Du coup je reviens à mon problème avec une poignée de cinéphiles, certes pas représentative forcément de tous. Vu que je considérais donc que j'étais en décalage avec des gens à nouveau, je me suis demandé si il n'y avait pas un rapport à voir dans les pratiques de consommation. J'ai demandé à un modérateur du-dit forum s'il y avait des sujets traitant du rapport du cinéphile face aux films. J'ai eu des liens vers plusieurs sujets, intéressants mais ne cadrant pas avec mes idées de cinéma plus larges. Et du coup.... je n'ai pas crée de topic. Quand je vois même qu'on crée des posts à propos de "futures redécouvertes", de films à réévaluer, je pourrais en citer plein. Des films aimés et détestés en majorité (il y en a de cités dans ce post, hé hé !) mais bon, à quoi bon leur dire que dans 10 ans ou plus, ces films seront réévalués ? Pour moi c'est l'évidence même (et je ne suis pas un prophète, juste quelqu'un qui essaye d'avoir du bon sens et de relativiser face à la vie de tous les jours). Il a fallu un nouveau superman par Zack Snyder pour qu'il découvrent soudain des qualités au classicisme du film de Bryan Singer que j'étais l'un des seuls à défendre depuis le début (c'est par ici et ça prend du temps à lire, bon courage). Alors à quoi bon m'égosiller à nouveau ? En vain en plus. Oui. En vain. Cela ne sert à rien de parler de cinéma en expliquant comment mon coeur parle ou ma raison quand elle relativise l'impact que produit une oeuvre puisqu'on ne m'écoute plus (ni sur le web ni dans la vie d'ailleurs). Il y a même des cinéphiles que j'appréciais vraiment, mais vraiment, qui ont pris une pente complètement négativiste, comme si le cinéma était mort depuis les années 2000 pour eux (c'est pas bien de faire de la concurrence à Godard hein). Et j'ai pas plus envie de leur écrire que les railler ou me moquer gentiment d'eux, non. Franchement je vois plus l'intérêt.

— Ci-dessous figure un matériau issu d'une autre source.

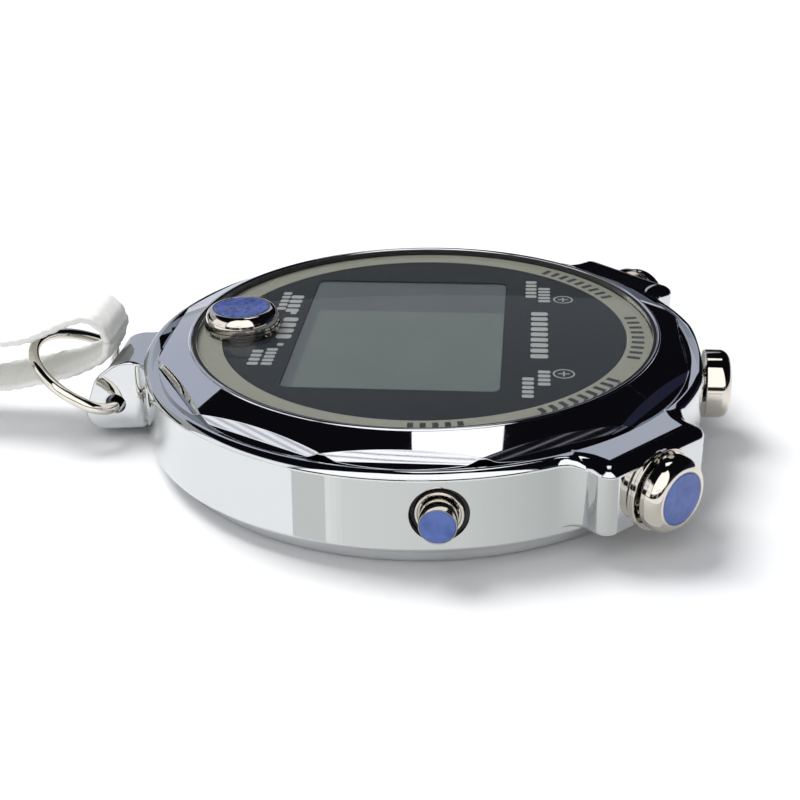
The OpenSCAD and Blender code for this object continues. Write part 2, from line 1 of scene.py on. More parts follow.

Je profite donc que je m'absente un moment pour faire une pause loin de tout ça, loin du net et paradoxalement vous servir des petits bidules sur ce blog, tout préparés, tous chaud et qui sortiront tous les deux/trois jours (prochain post donc, vendredi à 10h !). J'espère vous avoir encore avec moi à mon retour, lecteurs/lectrices adoré(e)s. Je vous aime, bisous.